**Material provided**.
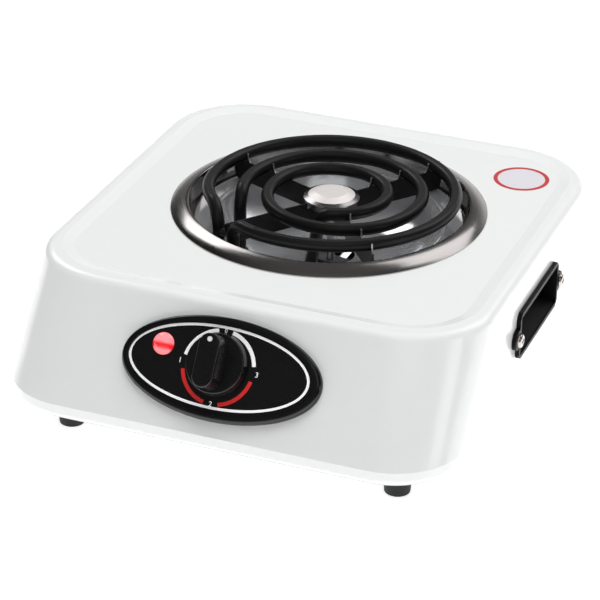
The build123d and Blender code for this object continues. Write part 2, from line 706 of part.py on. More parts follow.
grip_low = grip_z - grip_opening[1] / 2
grip_high = grip_z + grip_opening[1] / 2
mouth = half_width + grip_proud
back = half_width - grip_depth
frame_size = (grip_opening[0] + 2 * grip_rim, grip_opening[1] + 2 * grip_rim)
screw_list = []
for side, sign in (("right", 1), ("left", -1)):
    grip_section = Plane((0, body_y + grip_y, 0), x_dir=(sign, 0, 0), z_dir=(0, -sign, 0))
    wall_plane = Plane((sign * (half_width + 0.1), body_y + grip_y, grip_z), x_dir=(0, sign, 0),
                       z_dir=(sign, 0, 0))
    with BuildPart() as grip:
        # Frame and ears on the wall
        with BuildSketch(wall_plane):
            with BuildLine():
                Polyline((-frame_size[0] / 2, -frame_size[1] / 2), (frame_size[0] / 2, -frame_size[1] / 2),
                         (frame_size[0] / 2, frame_size[1] / 2), (-frame_size[0] / 2, frame_size[1] / 2),
                         close=True)
            make_face()
            chamfer(vertices(), 3.5)
        extrude(amount=grip_proud - 0.1)
        with BuildSketch(wall_plane):
            SlotCenterToCenter(ear_spacing, 12)
        extrude(amount=grip_proud - 0.1)
        # Pocket through the wall
        with BuildSketch(grip_section):
            with BuildLine():
                outside = Line((mouth - 1.1, grip_low - grip_wall), (half_width + 0.6, grip_low - grip_wall))
                scoop = ThreePointArc(outside @ 1, (half_width - 7.2, grip_low + 3.7), (back, grip_high - 9))
                Polyline(scoop @ 1, (back, grip_high + grip_wall), (mouth - 1.1, grip_high + grip_wall),
                         outside @ 0)
            make_face()
        extrude(amount=grip_opening[0] / 2 + grip_wall, both=True)
        with BuildSketch(grip_section):
            with BuildLine():
                inside = Line((mouth + 1, grip_low), (mouth - 1, grip_low))
                scoop = ThreePointArc(inside @ 1, (half_width - 6.6, grip_low + 4.8),
                                      (back + grip_wall, grip_high - 8.4))
                Polyline(scoop @ 1, (back + grip_wall, grip_high), (mouth + 1, grip_high), inside @ 0)
            make_face()
        extrude(amount=grip_opening[0] / 2, both=True, mode=Mode.SUBTRACT)
        with BuildSketch(wall_plane):
            with Locations((-ear_spacing / 2, 0), (ear_spacing / 2, 0)):
                Circle(2.1)
        extrude(amount=8, both=True, mode=Mode.SUBTRACT)
    grip.part.label = f"{side}_handle"
    export_step(grip.part, f"parts/{side}_handle.step")
    for reach in (-ear_spacing / 2, ear_spacing / 2):
        head_plane = Plane((sign * mouth, body_y + grip_y + reach, grip_z), z_dir=(sign, 0, 0))
        screw_list.append(screw(head_plane, 4.1, 2.5, 1.9, 12))
handle_screws = Part(children=screw_list)
handle_screws.label = "handle_screws"
export_step(handle_screws, "parts/handle_screws.step")

# ---- Mains connection and wiring ----------------------------------------------------------------

block_place = (-62, half_depth - 37.1)
with BuildPart() as terminal_block:
    with BuildSketch(Plane((block_place[0], body_y + block_place[1], base_z))):
        RectangleRounded(34, 18, 2)
    extrude(amount=15)
    with BuildSketch(Plane((block_place[0], body_y + block_place[1], base_z + 15))):
        with GridLocations(11, 1, 3, 1):
            Circle(2.4)
    extrude(amount=-6, mode=Mode.SUBTRACT)
terminal_block.part.label = "terminal_block"
export_step(terminal_block.part, "parts/terminal_block.step")

earth_screw = screw(Plane((earth_place[0], body_y + earth_place[1], base_z)), 3.8, 2.4, 1.7, 5)
earth_screw.label = "earth_screw"
export_step(earth_screw, "parts/earth_screw.step")


def bend_radii(points):
    """As large a bend at each corner as the two runs beside it allow."""
    radii = []
    for before, corner, after in zip(points, points[1:], points[2:]):
        run_in = corner - before
        run_out = after - corner
        half_turn = radians(run_in.get_angle(run_out) / 2)
        radii.append(0.45 * min(run_in.length, run_out.length) / tan(half_turn))
    return radii


def lead(points, wire_radius):
    """One insulated wire along hand-chosen points."""
    corners = [Vector(*point) for point in points]
    with BuildPart() as wire:
        with BuildLine() as route:
            FilletPolyline(*corners, radius=bend_radii(corners))
        with BuildSketch(Plane(route.line @ 0, z_dir=route.line % 0)):
            Circle(wire_radius)
        sweep()
    return wire.part


def behind_tag(number, out=-31.1):
    """A point on the line of a switch tag, which ends at 31 behind the wall."""
    across, up = tag_places[number]
    return panel_point(across, up, out)


pin_ends = [end + 13.5 * direction for end, direction in tube_ends]
heater_list = []
for number, (pin_end, floor_z) in enumerate(zip(pin_ends, (34, 38, 32, 30))):
    beyond = behind_tag(number, -44)
    middle = ((pin_end.X + beyond.X) / 2, (pin_end.Y + beyond.Y) / 2, floor_z - 2)
    heater_list.append(lead([
        pin_end, (pin_end.X, pin_end.Y, floor_z), middle, beyond, behind_tag(number)], 1.4))
heater_leads = Part(children=heater_list)
heater_leads.label = "heater_leads"
export_step(heater_leads, "parts/heater_leads.step")

lane_x = 34.1 - half_width       # beside the pan, on the left
mains_list = []
for number, block_x, lane in ((4, -65, 0), (5, -57, 5)):
    mains_list.append(lead([
        (block_x, body_y + block_place[1] - 9.4, 31), (block_x, body_y + 68, 31 + lane),
        (lane_x + 6 + lane, body_y + 42, 31), (lane_x + lane, body_y - 4, 31),
        (lane_x + 5 + lane, body_y - 50, 32), (lane_x + 30 + lane, body_y - 84, 34),
        (-38, body_y - half_depth + 35.1 + lane, 38), behind_tag(number, -58),
        behind_tag(number)], 1.4))
mains_leads = Part(children=mains_list)
mains_leads.label = "mains_leads"
export_step(mains_leads, "parts/mains_leads.step")

lamp_list = []
for number, aside in ((6, 2), (7, -2)):
    across, up = lamp_place
    tag_across, tag_up = tag_places[number]
    lamp_list.append(lead([
        panel_point(across + aside, up, -18.1), panel_point(across + aside, up, -34 - aside),
        panel_point((across + tag_across) / 2, up + 3, -46 - aside), behind_tag(number, -44 - aside),
        behind_tag(number)], 0.9))
lamp_leads = Part(children=lamp_list)
lamp_leads.label = "lamp_leads"
export_step(lamp_leads, "parts/lamp_leads.step")
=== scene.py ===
"""Dresses the hot plate burner: its finishes, the dial's print, the knob's knurling and dot, the round film
on the top, and a plain stage."""
import json
import math

import bpy
from mathutils import Matrix, Vector


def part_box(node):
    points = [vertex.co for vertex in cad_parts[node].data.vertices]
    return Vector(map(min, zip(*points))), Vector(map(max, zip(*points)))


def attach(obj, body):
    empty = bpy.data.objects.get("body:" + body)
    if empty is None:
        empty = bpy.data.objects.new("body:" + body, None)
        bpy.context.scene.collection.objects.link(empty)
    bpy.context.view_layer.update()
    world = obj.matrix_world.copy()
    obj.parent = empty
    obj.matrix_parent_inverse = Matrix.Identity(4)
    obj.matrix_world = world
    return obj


bl_info = {
    "name": "Hot plate burner",
    "version": (1, 0, 0),
    "blender": (4, 5, 0),
    "location": "View3D > Sidebar > Hot plate",
    "description": "Finishes, dial print, knob detail, film and stage for a single coil hot plate",
    "category": "Object",
}

MM = 0.001
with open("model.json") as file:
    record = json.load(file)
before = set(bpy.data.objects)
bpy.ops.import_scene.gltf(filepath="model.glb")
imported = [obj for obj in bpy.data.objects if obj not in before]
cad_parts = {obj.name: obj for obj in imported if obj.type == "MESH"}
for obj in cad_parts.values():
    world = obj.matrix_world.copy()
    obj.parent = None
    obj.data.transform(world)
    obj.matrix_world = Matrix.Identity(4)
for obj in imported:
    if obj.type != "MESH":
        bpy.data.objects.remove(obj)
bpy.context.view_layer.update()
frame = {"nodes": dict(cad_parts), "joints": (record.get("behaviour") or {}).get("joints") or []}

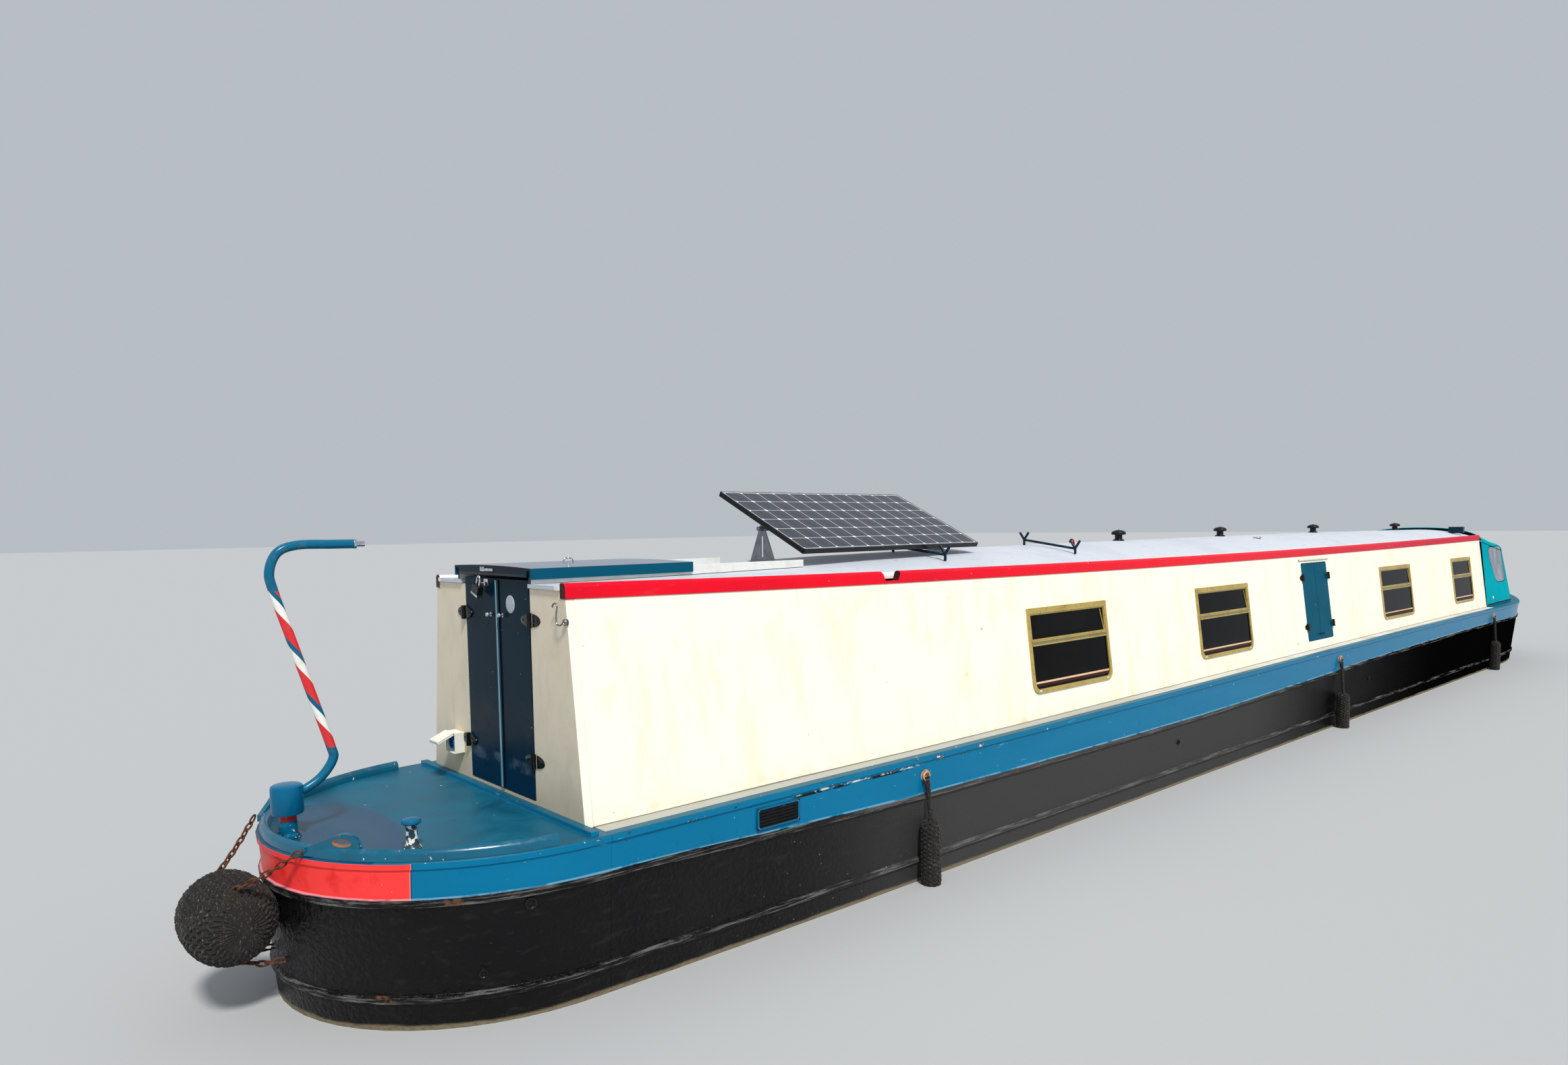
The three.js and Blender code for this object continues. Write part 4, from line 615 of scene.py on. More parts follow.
def lay_clear_windows(coat):
    """A clear window with a bound rim in each side of the cover."""
    x, z = boat(coat)
    up = coat.sub(z, 1.16)
    share = coat.div(coat.sub(x, CRATCH_AFT["x"]), COVER_LENGTH)
    left, right = coat.sub(0.547, coat.mul(up, 0.55)), coat.add(0.93, coat.mul(up, 0.10))
    across = coat.div(coat.sub(share, left), coat.sub(right, left))
    sideways = coat.math("POWER", coat.absolute(coat.sub(coat.mul(across, 2.0), 1.0)), 6.0)
    upward = coat.math("POWER", coat.absolute(coat.sub(coat.mul(up, 3.70), 1.0)), 6.0)
    rim = coat.add(sideways, upward)
    wall = coat.step(coat.absolute(coat.y), 0.50, 0.51)
    coat.layer(coat.both(wall, coat.below(rim, 0.98, 1.0)), rgb(16, 66, 76), 0.7)
    clear = coat.both(wall, coat.below(rim, 0.74, 0.76))
    coat.layer(clear, rgb(142, 154, 168), 0.12, gloss=0.5)
    milky = coat.step(coat.noise(5.0, 5.0, stretch=(1, 1, 0.5)), 0.42, 0.7)
    coat.layer(coat.both(clear, milky), rgb(176, 184, 196))
    coat.feed(coat.shader.inputs["Alpha"], coat.sub(1.0, coat.mul(clear, 0.3)))


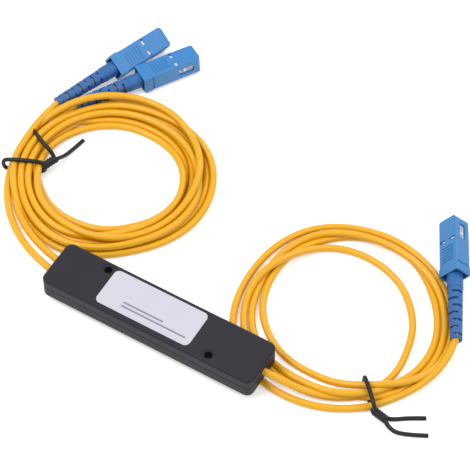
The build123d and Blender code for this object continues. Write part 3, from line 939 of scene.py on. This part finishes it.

**Task directions**. Collect the lines that hold "More".

**Result below**.
The build123d and Blender code for this object continues. Write part 2, from line 706 of part.py on. More parts follow.
The three.js and Blender code for this object continues. Write part 4, from line 615 of scene.py on. More parts follow.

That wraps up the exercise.